Either you're winding me up, or you're honestly an idiot. I don't know which one I'd prefer...
If the world is a cold place
Make it your business to start some fires
Re: Say something you wish you could say... Volume 2! -
January 18th 2010, 10:05 PM
I Can't Tell You What I Want...
Because I Don't Know Anymore
║▌│█│║▌║││█║▌│║▌║
ORIGINAL MCFLY FAN ®
"Another year over, and we're still together.
It's not always easy, but McFly's here forever
I know you believe me, when you look into my eyes
'Cause McFly never dies, because The Heart Never Lies!"

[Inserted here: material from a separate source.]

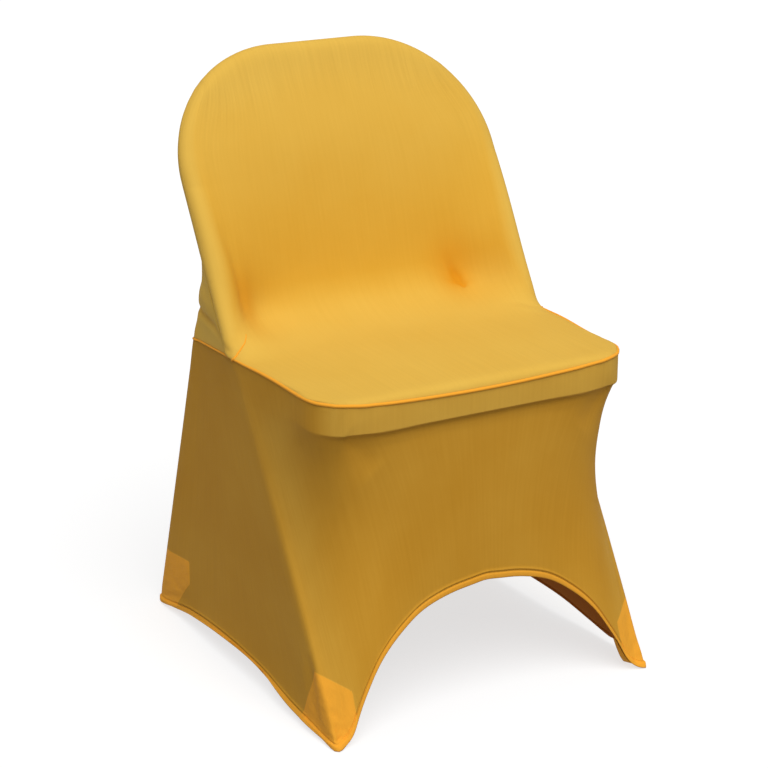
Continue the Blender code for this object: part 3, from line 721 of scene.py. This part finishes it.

Re: Say something you wish you could say... Volume 2! -
January 19th 2010, 12:45 AM
Okay. I think I might have gotten over it now,
It was my fault that I found out anyway.
Of course you'll always love her, just like in a way I'll always love Andy. The only difference is that you're still in contact with her. She was your first love and your first everything. Of course you'll always have some kind of feelings for her.
I promise not to go on your facebook again. I just wish I knew what you were both saying.
You were lovely to me tonight ...
I'm sorry for my moods. If you werent there I don't know what I'd do.
If I'm honest I think too much of my life lies on you.
But I love you. I really do. And maybe I'll let myself think that you love me.
True, you loved her, and probably always will ... but you're with me for a reason, yeah?
You wouldn't make me wear your shirts when I was cold if you didn't care about me. You wouldn't pull me close and give me cuddles ... and you wouldn't have done all those nice things on my birthday if you didn't love me at least a little bit, right?
And today when you said "I can easily get lost in your eyes" and "Your smile makes me happy" it was really nice.